Fin qui nulla di strano. Anche Oracle e Dell hanno intrapreso un percorso di delocalizzazione simile. E spostare in India i propri stabilimenti ha, inoltre, permesso a IBM di mantenere bassi i costi aziendali. Il caso in questione è però particolare. Perché, per la prima volta, si scopre una società americana avere più dipendenti in un Paese straniero che non ne gli Stati Uniti.
Il capitale umano
“IBM India è nel vero senso della parola un microcosmo dell’azienda IBM”, ha raccontato Vanitha Narayanan, direttrice che segue l’andamento delle operazioni nella terra del Gange per il gigante a stelle e strisce. Dichiarazione rilasciata durante una visita al campus IBM di Bangalore, uno dei luoghi che sfornano ogni anno nuovi tecnici e progettisti pronti per essere assunti. Servizi di consulenza, scrittura software e monitoraggio sistemi informatici per enti governativi, banche e aziende telefoniche. Non esiste settore dell’azienda che non veda la presenza dei dipendenti indiani.
La verità, come al solito, ha più di una faccia. Da un lato è innegabile che l’India possieda un patrimonio umano dalle immense possibilità che aspetta soltanto di essere valorizzato e che ovviamente attira l’attenzione delle grandi aziende. Dall’altro, secondo stime fatte dalla società di ricerche Glassdoor, lo stipendio medio di un dipendente indiano è dal 50 fino all’80% più basso di quello del rispettivo collega americano.

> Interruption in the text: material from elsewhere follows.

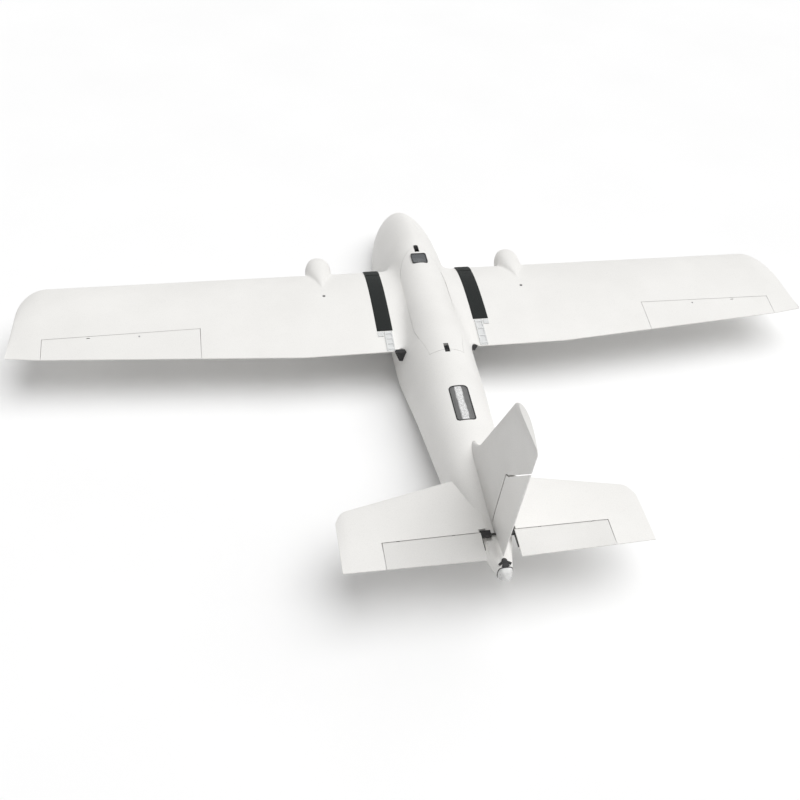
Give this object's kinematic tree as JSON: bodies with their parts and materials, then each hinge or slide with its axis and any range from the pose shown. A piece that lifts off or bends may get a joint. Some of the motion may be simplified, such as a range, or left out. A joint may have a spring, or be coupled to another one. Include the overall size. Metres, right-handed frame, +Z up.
{
  "type": "fixed wing drone",
  "caption": "Foam fixed wing drone airframe with wing-mounted nacelles, lift-off hatch, strapped wing joints and hinged control surfaces with pushrods.",
  "frame": {"origin": "centre of the bounding box in plan, at the belly", "axes": "+X towards the left wing tip, -Y towards the nose, +Z up"},
  "size_m": [1.8, 1.2508, 0.445],
  "materials": {
    "foam": "matte",
    "black_plastic": "satin",
    "strap": "satin weave",
    "clear_plastic": "clear",
    "carbon": "satin",
    "servo_case": "satin",
    "white_plastic": "satin",
    "steel": "bright",
    "plate_metal": "satin",
    "smoked_pane": "gloss",
    "module_case": "satin",
    "bright_plate": "bright",
    "electronics": "satin",
    "cap_plastic": "satin",
    "plywood": "satin",
    "battery_wrap": "gloss"
  },
  "bodies": {
    "airframe": {"fuselage_left": "foam", "fuselage_right": "foam", "vent_plate": "bright_plate", "vent_rim": "black_plastic", "wing_left": "foam", "wing_right": "foam", "nacelle_left": "foam", "nacelle_right": "foam", "motor_plate_left": "plate_metal", "motor_plate_right": "plate_metal", "speed_controllers": "electronics", "nacelle_bolts": "steel", "wing_strap_left": "strap", "wing_strap_right": "strap", "joint_cover_left": "clear_plastic", "joint_cover_right": "clear_plastic", "root_bracket_left": "black_plastic", "root_bracket_right": "black_plastic", "main_spar": "carbon", "rear_spar": "carbon", "aileron_hinges_left": "black_plastic", "aileron_hinges_right": "black_plastic", "aileron_servo_left": "servo_case", "aileron_servo_right": "servo_case", "tailplane_left": "foam", "tailplane_right": "foam", "tail_tube": "carbon", "elevator_hinges": "black_plastic", "elevator_servo": "servo_case", "fin": "foam", "rudder_hinges": "black_plastic", "rudder_servo": "servo_case", "tail_cap": "cap_plastic", "tail_clip": "black_plastic", "equipment_tray": "plywood", "battery": "battery_wrap"},
    "hatch_assembly": {"hatch": "foam", "window_rim": "black_plastic", "window_pane": "smoked_pane", "gps_module": "module_case"},
    "front_latch": {"hatch_latch_front": "black_plastic"},
    "rear_latch": {"hatch_latch_rear": "black_plastic"},
    "left_aileron": {"aileron_left": "foam", "aileron_horn_left": "black_plastic"},
    "right_aileron": {"aileron_right": "foam", "aileron_horn_right": "black_plastic"},
    "left_aileron_arm": {"aileron_arm_left": "white_plastic"},
    "right_aileron_arm": {"aileron_arm_right": "white_plastic"},
    "left_aileron_rod": {"aileron_rod_left": "steel"},
    "right_aileron_rod": {"aileron_rod_right": "steel"},
    "elevators": {"elevator_left": "foam", "elevator_right": "foam", "elevator_joiner": "black_plastic", "elevator_horn": "black_plastic"},
    "elevator_servo_arm": {"elevator_arm": "white_plastic"},
    "elevator_pushrod": {"elevator_rod": "steel"},
    "rudder_surface": {"rudder": "foam", "rudder_horn": "black_plastic"},
    "rudder_servo_arm": {"rudder_arm": "white_plastic"},
    "rudder_pushrod": {"rudder_rod": "steel"}
  },
  "joints": [
    {"name": "hatch_lift", "type": "slide", "parent": "airframe", "child": "hatch_assembly", "axis": [0, 0, 1], "range_m": [0, 0.08]},
    {"name": "front_latch_slide", "type": "slide", "parent": "hatch_assembly", "child": "front_latch", "axis": [0, 1, 0], "range_m": [0, 0.008]},
    {"name": "rear_latch_slide", "type": "slide", "parent": "hatch_assembly", "child": "rear_latch", "axis": [0, -1, 0], "range_m": [0, 0.008]},
    {"name": "left_aileron_hinge", "type": "hinge", "parent": "airframe", "child": "left_aileron", "pos_m": [0.632, -0.126, 0.10753], "axis": [1, 0, 0], "range_deg": [-25, 25]},
    {"name": "left_aileron_servo", "type": "hinge", "parent": "airframe", "child": "left_aileron_arm", "pos_m": [0.632, -0.184, 0.10753], "axis": [1, 0, 0], "range_deg": [-25, 25]},
    {"name": "left_aileron_link", "type": "hinge", "parent": "left_aileron_arm", "child": "left_aileron_rod", "pos_m": [0.632, -0.184, 0.08853], "axis": [1, 0, 0], "range_deg": [-25, 25]},
    {"name": "right_aileron_hinge", "type": "hinge", "parent": "airframe", "child": "right_aileron", "pos_m": [-0.632, -0.126, 0.10753], "axis": [1, 0, 0], "range_deg": [-25, 25]},
    {"name": "right_aileron_servo", "type": "hinge", "parent": "airframe", "child": "right_aileron_arm", "pos_m": [-0.632, -0.184, 0.10753], "axis": [1, 0, 0], "range_deg": [-25, 25]},
    {"name": "right_aileron_link", "type": "hinge", "parent": "right_aileron_arm", "child": "right_aileron_rod", "pos_m": [-0.632, -0.184, 0.08853], "axis": [1, 0, 0], "range_deg": [-25, 25]},
    {"name": "elevator_hinge", "type": "hinge", "parent": "airframe", "child": "elevators", "pos_m": [0.12, 0.5175, 0.122], "axis": [1, 0, 0], "range_deg": [-25, 25]},
    {"name": "elevator_servo_turn", "type": "hinge", "parent": "airframe", "child": "elevator_servo_arm", "pos_m": [0.12, 0.4675, 0.122], "axis": [1, 0, 0], "range_deg": [-25, 25]},
    {"name": "elevator_link", "type": "hinge", "parent": "elevator_servo_arm", "child": "elevator_pushrod", "pos_m": [0.12, 0.4675, 0.107], "axis": [1, 0, 0], "range_deg": [-25, 25]},
    {"name": "rudder_hinge", "type": "hinge", "parent": "airframe", "child": "rudder_surface", "pos_m": [0, 0.496, 0.118], "axis": [0, -0.1994, -0.9799], "range_deg": [-25, 25]},
    {"name": "rudder_servo_turn", "type": "hinge", "parent": "airframe", "child": "rudder_servo_arm", "pos_m": [0, 0.46016, 0.19264], "axis": [0, -0.1994, -0.9799], "range_deg": [-25, 25]},
    {"name": "rudder_link", "type": "hinge", "parent": "rudder_servo_arm", "child": "rudder_pushrod", "pos_m": [-0.015, 0.46016, 0.19264], "axis": [0, -0.1994, -0.9799], "range_deg": [-25, 25]}
  ],
  "couplings": [
    {"joint": "left_aileron_servo", "follows": "left_aileron_hinge", "ratio": 1},
    {"joint": "left_aileron_link", "follows": "left_aileron_hinge", "ratio": -1},
    {"joint": "right_aileron_servo", "follows": "right_aileron_hinge", "ratio": 1},
    {"joint": "right_aileron_link", "follows": "right_aileron_hinge", "ratio": -1},
    {"joint": "elevator_servo_turn", "follows": "elevator_hinge", "ratio": 1},
    {"joint": "elevator_link", "follows": "elevator_hinge", "ratio": -1},
    {"joint": "rudder_servo_turn", "follows": "rudder_hinge", "ratio": 1},
    {"joint": "rudder_link", "follows": "rudder_hinge", "ratio": -1}
  ]
}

Una caccia al lavoro che negli ultimi anni ha raggiunto anche gli Stati Uniti sotto forma di visti temporanei concessi ai lavoratori del settore tecnologico. Tanto da attirare le ire del presidente Donald Trump che ad aprile ha firmato un provvedimento per arginare il fenomeno.
Una storia che risale al 1951
Ma il rapporto che lega IBM all’India è molto più antico. Il colosso americano aprì nel 1951 le sue prime sedi nel Paese: una a Delhi e l’altra a Mumbai. Poi nel 1978 gli attriti con l’allora governo in carica, ostile alle proprietà straniere, costrinsero l’azienda ad andarsene. Una piccola parentesi durata quindici anni.
Samuel J. Palmisano, ex presidente di IBM, insieme all’undicesimo presidente dell’India, APJ Abdul Kalam
Nel 1993 l’azienda informatica ha fatto ritorno grazie a una joint venture con il gruppo industriale Tata. L’obiettivo era collaborare insieme alla realizzazione di un personal computer per il mercato indiano, ma IBM si è smarcata presto dall’accordo. Ha iniziato aprendo una propria filiale indiana e nel 2004 ha portato a casa un contratto decennale (valore di 750 milioni di dollari) con Bharti Airtel, una delle prinicipali compagnie telefoniche del Paese.
Oggi l’azienda è presente in quasi tutte le aree cittadine: Pune, Kolkata, Hyderabad. Persino un laboratorio di progettazione a Bangalore dove vengono realizzate app aziendali per iPhone e iPad. Ma, oltre che il presente, l’India rappresenta per IBM anche il futuro. La porta d’accesso perfetta per raggiungere i clienti del domani: quei miliardi di persone povere che la rivoluzione digitale non ha ancora raggiunto.